Mr Keating - Mr Speaker,I had the opportunity of vetting that interview. The Prime Minister should quote the full sentence.


Mr SPEAKER - There is no point of order. The honourable gentleman will resume his seat.


Mr Keating - Mr Speaker,on a point of order, I just ask the simple question: Does the Government intend to follow through its world parity pricing concept? That is the question, and I want an answer.


Mr SPEAKER - There is no point of order and the honourable gentleman knows it. The honourable member for Blaxland will resume his seat.


Mr MALCOLM FRASER -The Government remains committed to oil parity pricing because it is the only policy which will look after the future interests of this country. The oil price is fixed on Saudi Arabian light crude. We know quite well that the Government announced in June of last year that there would be some flexibility in the flowing through of those price increases to the Australian consumer. It has been normal, while the policy has lasted, for the price adjustments to be made about January and about June. Therefore, the fact that the $2 price increase did not flow through a few weeks ago was very natural and if the honourable gentleman had any capacity to look ahead I think he ought to have been able to foresee that. It does not represent any breach in the Government's oil parity pricing policy which, let me repeat, is important in a number of respects. It is important to achieve adequate conservation of a scarce resource. It is all very well for the honourable gentleman to say, as he does, that he will take whatever the price is when Labor comes to government- which it never will- and then only put it up in accordance with changes in the consumer price index or in the Organisation of Petroleum Exporting Countries price, whichever is the lesser. Under a Labor government that would probably be the OPEC price increase because Labor's inflation would be higher than the OPEC price increase.

Opposition members interjecting-


Mr MALCOLM FRASER - Honourable gentlemen opposite do not like it very much because they know quite well that that is the kind of circumstance that their policies would create. Under those circumstances, the honourable gentleman is quite misleading when he tries to suggest to the Australian public that the Labor Party would offer cheap petrol to the consumers of Australia, because it would not.
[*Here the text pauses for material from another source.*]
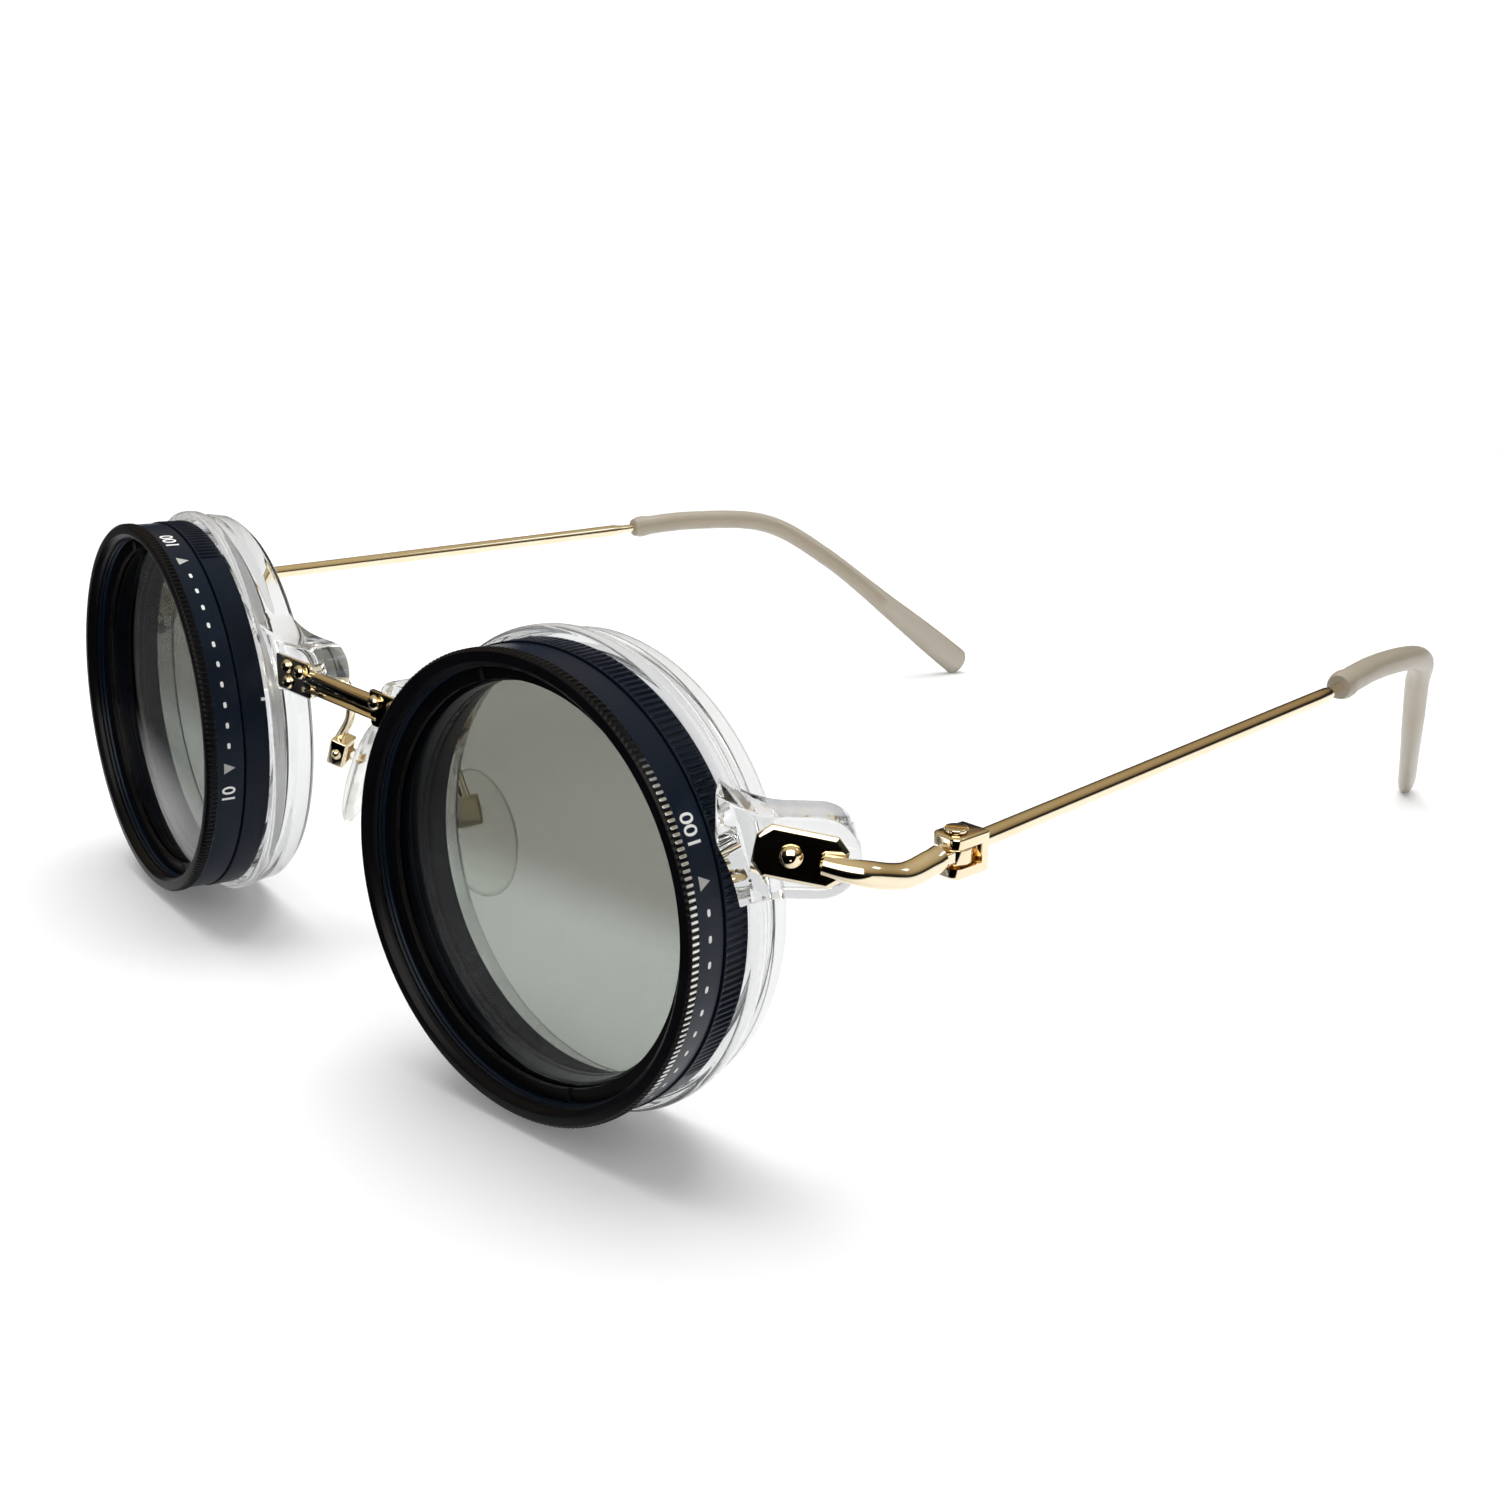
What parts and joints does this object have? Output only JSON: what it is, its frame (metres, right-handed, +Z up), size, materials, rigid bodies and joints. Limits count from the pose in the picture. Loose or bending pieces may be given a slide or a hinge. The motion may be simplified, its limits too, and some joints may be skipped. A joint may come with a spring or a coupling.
{
  "type": "variable tint sunglasses",
  "caption": "Round clear frame with a turning double polariser filter on each eye, wire temples, metal bridge and clear nose pads.",
  "frame": {"origin": "bottom centre of the bounding box, on the surface that the rims and temple tips stand on", "axes": "+X towards the wearer's left, -Y the way the lenses look, +Y back along the temples, +Z up"},
  "size_m": [0.128, 0.1444, 0.0419],
  "materials": {
    "acetate": "clear polished acetate",
    "anodised": "satin black anodised",
    "filter_glass": "polished greenish grey polariser",
    "steel": "spring steel",
    "gold": "polished pale gold plate",
    "tip_sleeve": "smoky translucent, satin gloss",
    "silicone": "clear soft silicone"
  },
  "bodies": {
    "frame": {"bridge": "gold", "rim_left": "acetate", "rim_right": "acetate", "mount_ring_left": "anodised", "mount_ring_right": "anodised", "rear_ring_left": "anodised", "rear_ring_right": "anodised", "rear_glass_left": "filter_glass", "rear_glass_right": "filter_glass", "rear_retaining_ring_left": "anodised", "rear_retaining_ring_right": "anodised", "snap_ring_left": "steel", "snap_ring_right": "steel", "end_piece_left": "gold", "end_piece_right": "gold", "end_piece_rivet_left": "gold", "end_piece_rivet_right": "gold", "pad_arm_left": "gold", "pad_arm_right": "gold", "pad_screw_left": "gold", "pad_screw_right": "gold", "bridge_rivet_inner_left": "gold", "bridge_rivet_inner_right": "gold", "bridge_rivet_outer_left": "gold", "bridge_rivet_outer_right": "gold", "bridge_rivet_lower_left": "gold", "bridge_rivet_lower_right": "gold"},
    "front_filter_left": {"front_ring_left": "anodised", "front_glass_left": "filter_glass", "front_retaining_ring_left": "anodised", "stop_pin_left": "steel"},
    "front_filter_right": {"front_ring_right": "anodised", "front_glass_right": "filter_glass", "front_retaining_ring_right": "anodised", "stop_pin_right": "steel"},
    "temple_left": {"temple_arm_left": "gold", "temple_tip_left": "tip_sleeve", "hinge_screw_left": "gold"},
    "temple_right": {"temple_arm_right": "gold", "temple_tip_right": "tip_sleeve", "hinge_screw_right": "gold"},
    "nose_pad_left": {"nose_pad_left": "silicone"},
    "nose_pad_right": {"nose_pad_right": "silicone"}
  },
  "joints": [
    {"name": "tint_turn_left", "type": "hinge", "parent": "frame", "child": "front_filter_left", "pos_m": [0.0344, -0.06993, 0.02119], "axis": [0.1097, -0.9934, 0.0332], "range_deg": [0, 70]},
    {"name": "tint_turn_right", "type": "hinge", "parent": "frame", "child": "front_filter_right", "pos_m": [-0.0344, -0.06993, 0.02119], "axis": [-0.1097, -0.9934, 0.0332], "range_deg": [-47, 23]},
    {"name": "temple_fold_left", "type": "hinge", "parent": "frame", "child": "temple_left", "pos_m": [0.06251, -0.04809, 0.02737], "axis": [0, 0, 1], "range_deg": [0, 82]},
    {"name": "temple_fold_right", "type": "hinge", "parent": "frame", "child": "temple_right", "pos_m": [-0.06251, -0.04809, 0.02737], "axis": [0, 0, -1], "range_deg": [0, 74]},
    {"name": "pad_rock_left", "type": "hinge", "parent": "frame", "child": "nose_pad_left", "pos_m": [0.0123, -0.05843, 0.0197], "axis": [-0.5056, -0.8468, -0.165], "range_deg": [-8, 8]},
    {"name": "pad_rock_right", "type": "hinge", "parent": "frame", "child": "nose_pad_right", "pos_m": [-0.0123, -0.05843, 0.0197], "axis": [0.5056, -0.8468, -0.165], "range_deg": [-8, 8]}
  ]
}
Indeed, cheap petrol for Australian motorists would be a very selfish policy because it would mean that this generation of consumers would use up more than its fair share of a scarce Australian resource. I do not believe that the Australian electorate will support a policy that says: ' We are going to use up all the oil that is available to us; we are not going to leave any oil for our children '.

In addition to that, of course, major developments would not get under way unless there were oil parity pricing policies. The experiments that are now being undertaken- the pilot studies in relation to the liquefaction of brown coal and in relation to the development of the Rundle shale oil deposits- just would never move ahead.


Mr Keating - Mr Speaker,I rise to a point of order. I asked the Prime Minister a simple question about liquefied petroleum gas. I do not want a lecture about resource economics. I want an answer about LPG.


Mr SPEAKER -There is no point of order.


Mr MALCOLM FRASER -The honourable gentleman also asked a simple question about oil parity pricing and is getting a simple answer in relation to it. Unless there is oil parity pricing, significant developments that will add very greatly to Australia 's liquid fuel reserves will not take place, whether they be pilot plants for the liquefaction of brown coal, experimentation with black coal or major developments at Rundle which we hope will be able to move forward in the foreseeable future. Development in these areas is dependent upon there being a price for oil which makes those particular projects viable, which makes those particular projects economic. That, of course, is of great importance in the Government's overall pricing policies and in making sure that Australia achieves a level of self-sufficiency for the future. That is our intention and that is what we are going to do. The main thrust of our policies will certainly be continued.